Balancing and variable reduction of firm bankruptcy data


  • David L. Olson University of Nebraska Lincoln
  • Bongsug Chae Kansas State University



Financial stress experienced by supply chain elements causes stress to all members. Predictive data mining is a common tool for predicting bankruptcy. Bankruptcy often involves highly imbalanced datasets with a large number of potential variables, with bankrupt firms being by far the minority case. This study uses data from four studies of firm bankruptcy and examines the impact of data balancing and variable selection on model accuracy. The models used are random forest and gradient boosting based on decision trees, logistic regression, neural networks, and support vector machines. Two machine learning methods are used to trim the number of variables. Stepwise regression and entropy from decision trees are used to generate reduced variable sets.

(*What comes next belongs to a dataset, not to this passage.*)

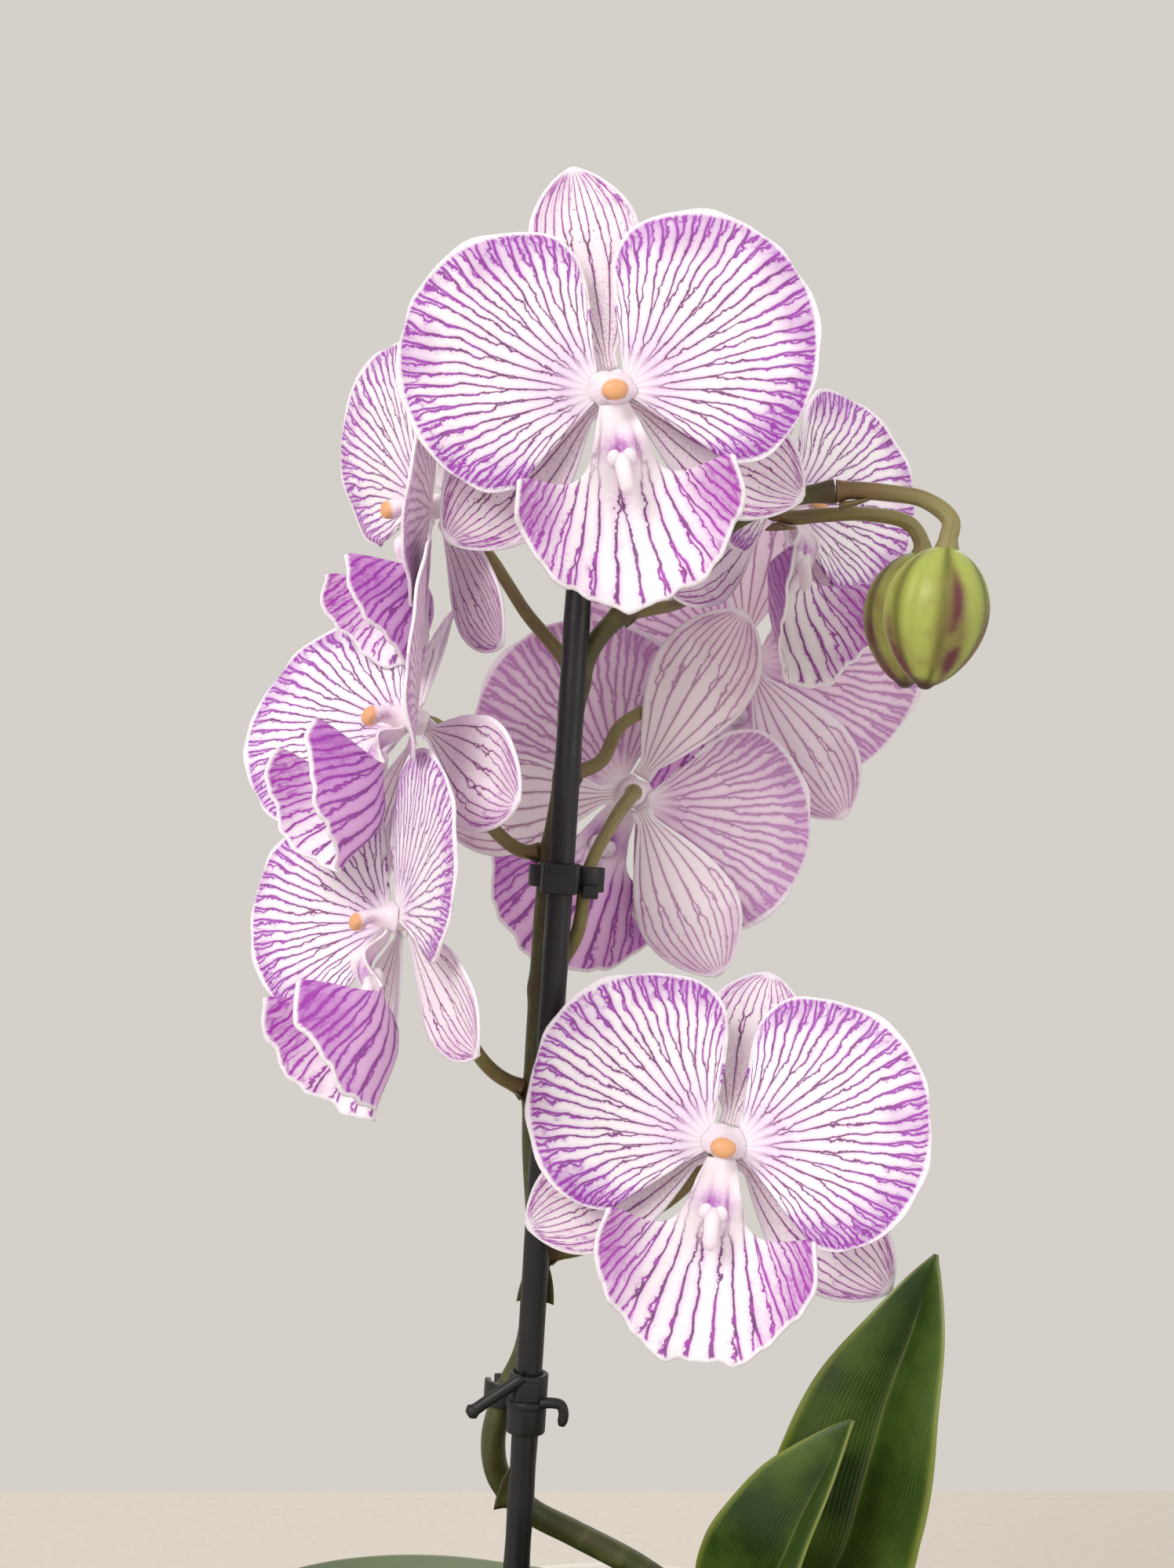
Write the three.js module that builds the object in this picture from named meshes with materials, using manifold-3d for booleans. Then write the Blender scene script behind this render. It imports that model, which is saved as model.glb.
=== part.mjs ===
// A potted moth orchid: pot, growing medium, leaves, one arching flower stem tied to a stake,
// eight open flowers and two buds. Millimetres, +Z up, origin at the middle of the pot's base.
import * as THREE from "three";
import { mergeVertices } from "three/addons/utils/BufferGeometryUtils.js";
import Module from "manifold-3d";

const wasm = await Module();
wasm.setup();

// ---- driving dimensions ----

const GAP = 0.3; // clearance between pieces that touch
const STALK_SIDES = 6; // sides of stems, stalks and roots
const ROUND_SIDES = 24; // sides of the pot and the medium

const POT_HEIGHT = 115;
const POT_RIM_RADIUS = 62;
const POT_BASE_RADIUS = 46;
const POT_WALL = 2.6;
const POT_FLOOR = 3.5;
const POT_LIP_HEIGHT = 12;
const POT_LIP_STEP = 1.8;
const DRAIN_HOLES = 5;
const DRAIN_RADIUS = 4.5;
const DRAIN_CIRCLE = 29;
const MEDIUM_BELOW_RIM = 3.6; // at the wall
const MEDIUM_DOME = 2.4; // rise from the wall to the middle

// The plant's own coordinates put the pot's rim at this height; the plant rises with the rim.
const RIM_DATUM = 115;
const LIFT = POT_HEIGHT - RIM_DATUM;

const STAKE_RADIUS = 2.8;
const STAKE_ABOVE_RIM = 238; // height of its top over the rim
const STAKE_OVER_FLOOR = 9.5; // height of its foot over the pot's floor
const STAKE_AT_RIM = new THREE.Vector2(-21.493, 0); // its middle line at the rim's height
const STAKE_LEAN = 3.65; // degrees from upright, towards the right

const CROWN_RADIUS = 8.5;
const CROWN_HEIGHT = 15;
const CROWN_AT = new THREE.Vector2(24, 4);
const CROWN_SUNK = 3;

const STEM_FOOT_RADIUS = 2.9;
const STEM_TIP_RADIUS = 1.9;

const PETAL_THICKNESS = 0.9;
const SEPAL_THICKNESS = 0.9;
const LIP_THICKNESS = 1.0;
const SEPAL_LENGTH = 47;
const SEPAL_WIDTH = 24;
const SEPAL_WAIST = 2.4; // half width where a sepal leaves its collar
const HUB_RADIUS = 3; // the receptacle behind the column
const COLUMN_LENGTH = 12;
const PEDICEL_RADIUS = 1.7;

const LEAF_THICKNESS = 1.9;
const ROOT_RADIUS = 2.4;

const CLIP_HEIGHT = 6.5;
const CLIP_WALL = 1.1;

// ---- small helpers ----

const vec = (x, y, z) => new THREE.Vector3(x, y, z);
const rad = THREE.MathUtils.degToRad;
const smooth = THREE.MathUtils.smoothstep;

function material(color, roughness, metalness = 0) {
  return new THREE.MeshStandardMaterial({ color, roughness, metalness });
}

const PETAL_SKIN = material(0xe9dcec, 0.55);
const SEPAL_SKIN = material(0xdcc3d2, 0.55);
const LIP_SKIN = material(0xd9a8dc, 0.5);
const COLUMN_SKIN = material(0xf0dde0, 0.5);
const STEM_SKIN = material(0x4c5a26, 0.5);
const BUD_SKIN = material(0x97a148, 0.45);
const LEAF_SKIN = material(0x2f4a1d, 0.35);
const ROOT_SKIN = material(0x9aa58b, 0.75);
const STAKE_SKIN = material(0x17171a, 0.4);
const POT_SKIN = material(0xe6e1d8, 0.45);
const MEDIUM_SKIN = material(0x5d4330, 0.95);

function named(name, geometry, skin) {
  const mesh = new THREE.Mesh(geometry, skin);
  mesh.name = name;
  return mesh;
}

// Six times the signed volume that an indexed geometry encloses.
function signedVolume(geometry) {
  const p = geometry.attributes.position;
  const index = geometry.index.array;
  let sum = 0;
  for (let i = 0; i < index.length; i += 3) {
    const [a, b, c] = [0, 1, 2].map((k) => new THREE.Vector3().fromBufferAttribute(p, index[i + k]));
    sum += a.dot(b.cross(c));
  }
  return sum;
}

// Merges shared corners and turns the faces outwards.
function sealed(geometry) {
  geometry.deleteAttribute("normal");
  geometry.deleteAttribute("uv");
  const merged = mergeVertices(geometry, 1e-4);
  if (signedVolume(merged) < 0) {
    const index = merged.index.array;
    for (let i = 0; i < index.length; i += 3) {
      [index[i + 1], index[i + 2]] = [index[i + 2], index[i + 1]];
    }
  }
  return merged;
}

function solid(geometry) {
  const merged = sealed(geometry.clone());
  return new wasm.Manifold(
    new wasm.Mesh({
      numProp: 3,
      vertProperties: merged.attributes.position.array,
      triVerts: new Uint32Array(merged.index.array),
    }),
  );
}

function fromSolid(manifold) {
  const mesh = manifold.getMesh();
  const geometry = new THREE.BufferGeometry();
  geometry.setAttribute("position", new THREE.BufferAttribute(mesh.vertProperties, 3));
  geometry.setIndex(new THREE.BufferAttribute(mesh.triVerts, 1));
  geometry.computeVertexNormals();
  return geometry;
}

// A thin closed blade: surface(s, t) is its middle, s from -1 to 1 across and t from 0 to 1 along.
function blade(across, along, thickness, surface) {
  const box = new THREE.BoxGeometry(2, 1, 1, across, along, 1);
  const p = box.attributes.position;
  const step = 1e-3;
  for (let i = 0; i < p.count; i += 1) {
    const s = p.getX(i);
    const t = p.getY(i) + 0.5;
    const overS = surface(s + step, t).sub(surface(s - step, t));
    const overT = surface(s, t + step).sub(surface(s, t - step));
    const normal = overS.cross(overT).normalize();
    const point = surface(s, t).addScaledVector(normal, p.getZ(i) * thickness);
    p.setXYZ(i, point.x, point.y, point.z);
  }
  return sealed(box);
}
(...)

The complexity parameter was used to set levels on number of variables using the entropy (decision tree) option. The impact of reducing variables is examined. Error metrics used were type I and type II error (sensitivity and specificity), overall average error (accuracy), and area under the recall curve (AuC). The average error of extreme gradient boosting and random forest models was found to be better than support vector machines, which had a slight advantage over logistic regression and neural networks. Variable reduction was found to lead to mixed results with respect to relative accuracy. Overall accuracy increased with slight reduction in the number of variables (using stepwise regression), but deteriorated as the number of variables was reduced to the smaller number of variables. The experiments into balancing found that unbalanced data had high error rates, which dropped a great deal with even 10 percent balancing, but balancing beyond 10 percent was found to provide little additional accuracy.